You know, our NHS, workers’ rights and pensions are excellent examples of what politics can deliver. Of course, these things didn’t just happen by chance. Years of campaigning by thousands, if not millions, of ordinary people made sure that these progressive changes became law. Our union will always remain focused in seeking to secure your livelihood and on delivering a better deal for you at work. However, we fully recognise that politicians make laws and decisions that either aid or frustrate our collective ability to do so. That is why, if we are going to be in a strong position to adequately defend you, we need robust workplace organisation and a powerful political voice!

Let me give you a few examples of why I am saying this. The Government backed the McNulty Review which recommends the wholesale closure of hundreds of booking offices. To implement these proposals, the Government requires primary legislation. Our union’s response was to launch a campaign which mobilised passengers against this, resulting in many MPs being made acutely aware of the heavy electoral price they would pay if these plans went ahead locally. You see, the hard work and effort of many of you have been handsomely rewarded. So far, the results of this campaigning work have been amazing – instead of the 750 closures McNulty planned, just four booking offices have closed since 2010!
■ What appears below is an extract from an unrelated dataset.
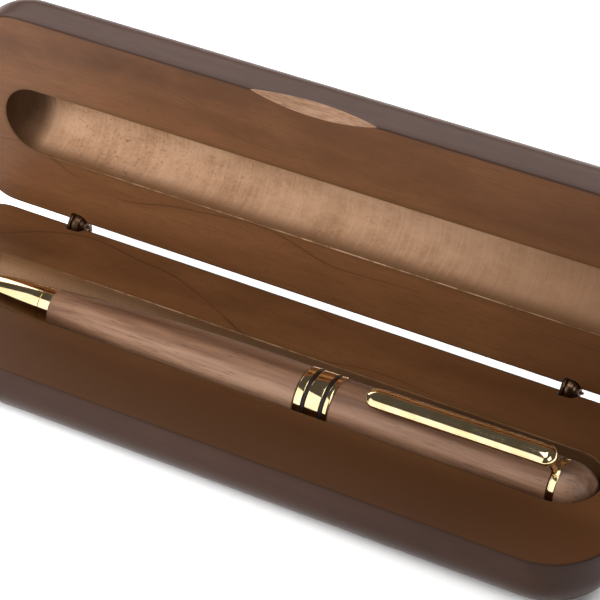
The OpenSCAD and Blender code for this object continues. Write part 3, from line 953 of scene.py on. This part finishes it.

That is why we recently started a similar initiative in London to stop Boris’s crazy plans to shut all ticket offices on the Underground. We have been here before: in 2008 we stopped the former Mayor’s attempt to close just a few of them. In fact, Boris got elected on a platform of keeping them open – he even signed our petition against Ken Livingstone’s proposals. Yet his current plans go way beyond anything Ken ever contemplated. We now need to make it clear to any politician who supports proposals to do away with these much valued services that they run a very high risk of the public giving them the P45 they’d have given to their workers.